Option 1 makes more intuitive sense to me having been a lifelong Excel user, but it breaks MVC entirely, so I'm trying to go with Option 2, and the challenges below are related to Option 2. That said if you can make a case for Option 1 go for it! I feel like if you can convince me to do Option 1, I can implement it without the same problems...
Challenges with Option 2
I can build a hash with one dimension as a key, and a hash of the other dimension as an array. For example, if the days of the current week were used as the key:
{
Mon => [Eric, Erin, Kris, Tina, Lily],
Tue => [Erin, Jace, Lily]
Wed => [Eric, Erin, Jace, Kris, Lily],
Thu => [Erin, Lily],
Fri => [Eric, Erin, Tina, Lily]
}
But the problem is once I get there, I'm not sure how to deal with the fact that there are blanks in the data... If I were to convert the hash above into a table, I would only know how to make the Users appear as a list under each date; but then that wouldn't look like my desired output at all, because there wouldn't be gaps in the data. For example on Monday, there's no Jace, but there needs to be a blank space for Jace so that it's easy for the Viewer to look across and see, ah there's no Jace on Monday, but there is a Jace on Tuesday and Wednesday.

Oh actually I just needed a minute to think logically about this... I just need a nested hash, one with the first dimension, one with the second. So a method like this:
def plan_table
# 1 : get an array of the current week's dates
week = (Date.today.at_beginning_of_week..(Date.today.at_end_of_week-2.days)).map { |d| d }
# 2 : find all the users (plucking the id) that have a plan date in the current week
current_week_users = User.select { |u| u.plans.select { |p| p.plan_dates.select { |pd| week.include? pd.ddate.to_date }.count > 0 }.count > 0 }.map(&:id)
# 3: build the hash
#week_table = Hash.new
week.each do |day|
#week_table[day] = {}
current_week_users.each do |user_id|
# for each user in the has we built already, we have to check if that user has a pd that: 1) falls on this date, 2) has a non canceled plan, 3) has a user that matches this current user. The extra checks for user_id and plan_id are my ole' paranoia about objects being created without parents
potential_pd = PlanDate.select { |pd| pd.ddate.to_date == day && pd.plan_id != nil && pd.plan.status != "canceled" && pd.plan.user_id != nil && pd.plan.user.id == user_id }
if potential_pd == []
#week_table[day][user_id] = ""
else
#week_table[day][user_id] = potential_pd.first.plan.mtype
end
end
end
return #week_table
end

Related

Dataflow stream python windowing

i am new in using dataflow.

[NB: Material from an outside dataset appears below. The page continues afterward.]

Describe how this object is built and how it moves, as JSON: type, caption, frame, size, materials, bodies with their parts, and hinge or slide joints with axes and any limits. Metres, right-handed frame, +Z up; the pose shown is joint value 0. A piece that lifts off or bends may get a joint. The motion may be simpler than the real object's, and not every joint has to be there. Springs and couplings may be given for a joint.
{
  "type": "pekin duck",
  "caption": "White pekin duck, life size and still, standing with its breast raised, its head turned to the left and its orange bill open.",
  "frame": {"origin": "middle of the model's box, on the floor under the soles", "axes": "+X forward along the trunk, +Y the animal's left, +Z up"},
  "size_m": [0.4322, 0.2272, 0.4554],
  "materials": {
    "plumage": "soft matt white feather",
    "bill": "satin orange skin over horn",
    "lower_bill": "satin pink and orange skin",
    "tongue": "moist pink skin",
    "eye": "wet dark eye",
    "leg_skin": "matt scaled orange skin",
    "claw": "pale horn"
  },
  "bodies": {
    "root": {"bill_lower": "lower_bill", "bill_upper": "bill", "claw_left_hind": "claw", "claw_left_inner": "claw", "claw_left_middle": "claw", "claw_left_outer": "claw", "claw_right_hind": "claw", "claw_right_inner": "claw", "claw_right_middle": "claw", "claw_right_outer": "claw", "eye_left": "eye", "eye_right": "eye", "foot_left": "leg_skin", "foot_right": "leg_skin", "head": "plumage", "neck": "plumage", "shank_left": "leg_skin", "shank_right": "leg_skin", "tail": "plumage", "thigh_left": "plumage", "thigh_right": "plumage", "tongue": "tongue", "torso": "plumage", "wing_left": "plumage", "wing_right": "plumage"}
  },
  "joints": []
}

I have following logic :
Event is added to pubsub
Dataflow reads pubsub and gets the event
From event i am looking into MySQL to find relations in which segments this event have relation and list of relations is returned with this step. This segments are independent from one another.
Each segment can be divided to two tables in MySQL results for email and mobile and they are independent as well.
Each segment have rules that can be 1 to n . I would like to process this step in parallel and collect all results. I have tried to use Windows but i am not sure how to write the logic so when i get the combined results from all rules inside one segment all of them will be collected at end function and write the final logic inside MySQL depending from rule results ( boolean ).
Here is so far what i have :
testP = beam.Pipeline(options=options)
ReadData = (
testP | 'ReadData' >> beam.io.ReadFromPubSub(subscription=str(options.pubsubsubscriber.get())).with_output_types(bytes)
| 'Decode' >> beam.Map(lambda x: x.decode('utf-8'))
| 'GetSegments' >> beam.ParDo(getsegments(options))
)
processEmails = (ReadData
| 'GetSubscribersWithRulesForEmails' >> beam.ParDo(GetSubscribersWithRules(options, 'email'))
| 'ProcessSubscribersSegmentsForEmails' >> beam.ParDo(ProcessSubscribersSegments(options, 'email'))
)
processMobiles = (ReadData
| 'GetSubscribersWithRulesForMobiles' >> beam.ParDo(GetSubscribersWithRules(options, 'mobile'))
| 'ProcessSubscribersSegmentsForMobiles' >> beam.ParDo(ProcessSubscribersSegments(options, 'mobile'))
)
#for sake of testing only window for email is written
windowThis = (processEmails
| beam.WindowInto(
beam.window.FixedWindows(1),
trigger=beam.transforms.trigger.Repeatedly(
beam.transforms.trigger.AfterProcessingTime(1 * 10)),
accumulation_mode=beam.transforms.trigger.AccumulationMode.DISCARDING)
| beam.CombinePerKey(beam.combiners.ToListCombineFn())
| beam.ParDo(print_windows)
)
In this case, because all of your elements have the exact same timestamp, I would use their message ID, and their timestamp to group them with Session windows. It would be something like this:
testP = beam.Pipeline(options=options)
ReadData = (
testP | 'ReadData' >> beam.io.ReadFromPubSub(subscription=str(options.pubsubsubscriber.get())).with_output_types(bytes)
| 'Decode' >> beam.Map(lambda x: x.decode('utf-8'))
| 'GetSegments' >> beam.ParDo(getsegments(options))
)
# At this point, ReadData contains (key, value) pairs with a timestamp.
# (Now we perform all of the processing
processEmails = (ReadData | ....)
processMobiles = (ReadData | .....)
# Now we window by sessions with a 1-second gap. This is okay because all of
# the elements for any given key have the exact same timestamp.
windowThis = (processEmails
| beam.WindowInto(beam.window.Sessions(1)) # Default trigger is fine
| beam.CombinePerKey(beam.combiners.ToListCombineFn())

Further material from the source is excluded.